What still needs to be worked on

  • SCPEnvelopes are likely not propagated properly. #716 has a failing test-case, and adding proper propagation seems to resolve part of the issue.
  • Fixing SCPEnvelope propagation reveals a secondary issue with timers firing out of order. SCP panics when an outdated timer fires, leading it to throw with an error: https://github.com/bpfkorea/agora/blob/5ffc4574b99ebafc7817801ad2770ea2253cd126/source/scpp/src/scp/BallotProtocol.cpp#-L640-L642. We've had these errors sporadically before, but with the propagation fix they happen frequently. I think it's related to how we implemented timers. We spawn fibers and then call fiber.sleep, but that's not an ideal way to write timers.
  • #684 will need more work. Integration tests have been delayed by the issues above. Additionally the algorithm might need to be more fine-tuned as the integration tests are written.
  • #723 need to examine the usage of toVec() because it returns pointers to either stack-allocated or GC-allocated memory, and this is a problem for memory management across the C++ boundary.
  • Quorums need to be shuffled every N blocks, there needs to be support code that handles this case. In the current design the NetworkManager establishes connections at bootup.

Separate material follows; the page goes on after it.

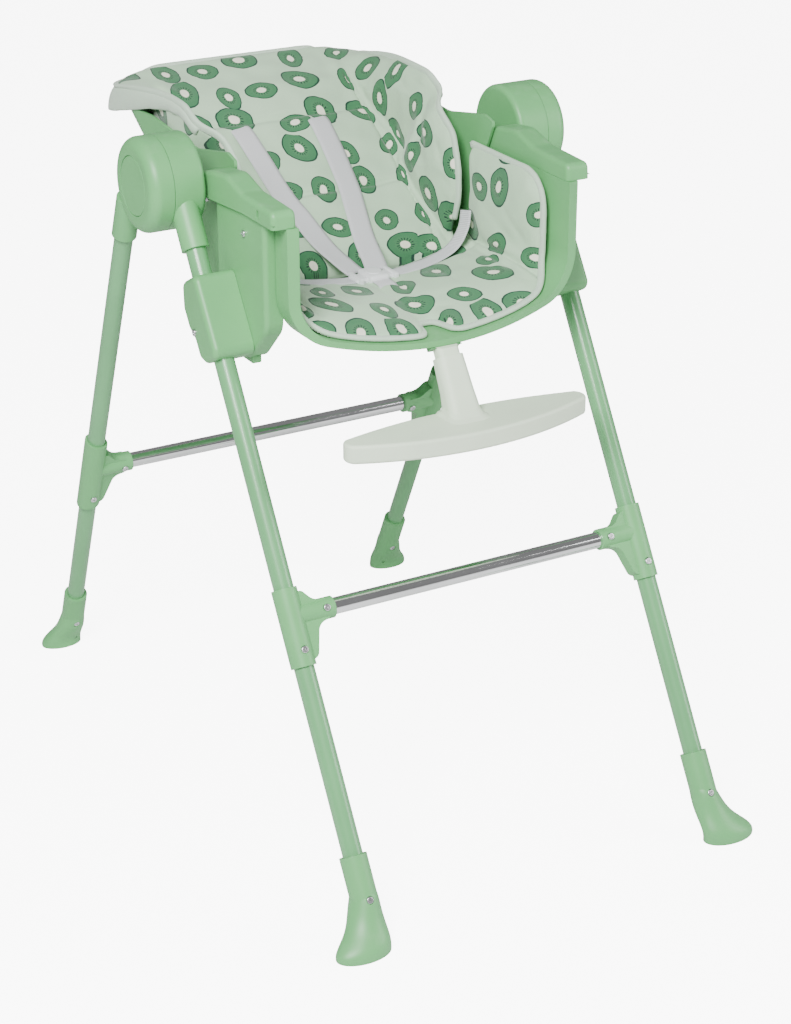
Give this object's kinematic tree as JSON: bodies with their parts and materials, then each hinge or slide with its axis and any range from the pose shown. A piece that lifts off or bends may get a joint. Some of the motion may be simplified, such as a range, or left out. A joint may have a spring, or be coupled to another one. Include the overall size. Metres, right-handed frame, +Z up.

PRs still in progress, but may be reviewed.

#684 - Implement quorum balancing algorithm.

from agora.

AndrejMitrovic avatar AndrejMitrovic commented on August 19, 2024

Currently the only part that is not fully implemented is:

  • Quorums get regularly shuffled (how often?);

Right now the quorums only get reshuffled when the validator set changes (new enrollment, expired enrollment). But we may want to shuffle quorums regularly, for example every N blocks (N would be defined by the protocol).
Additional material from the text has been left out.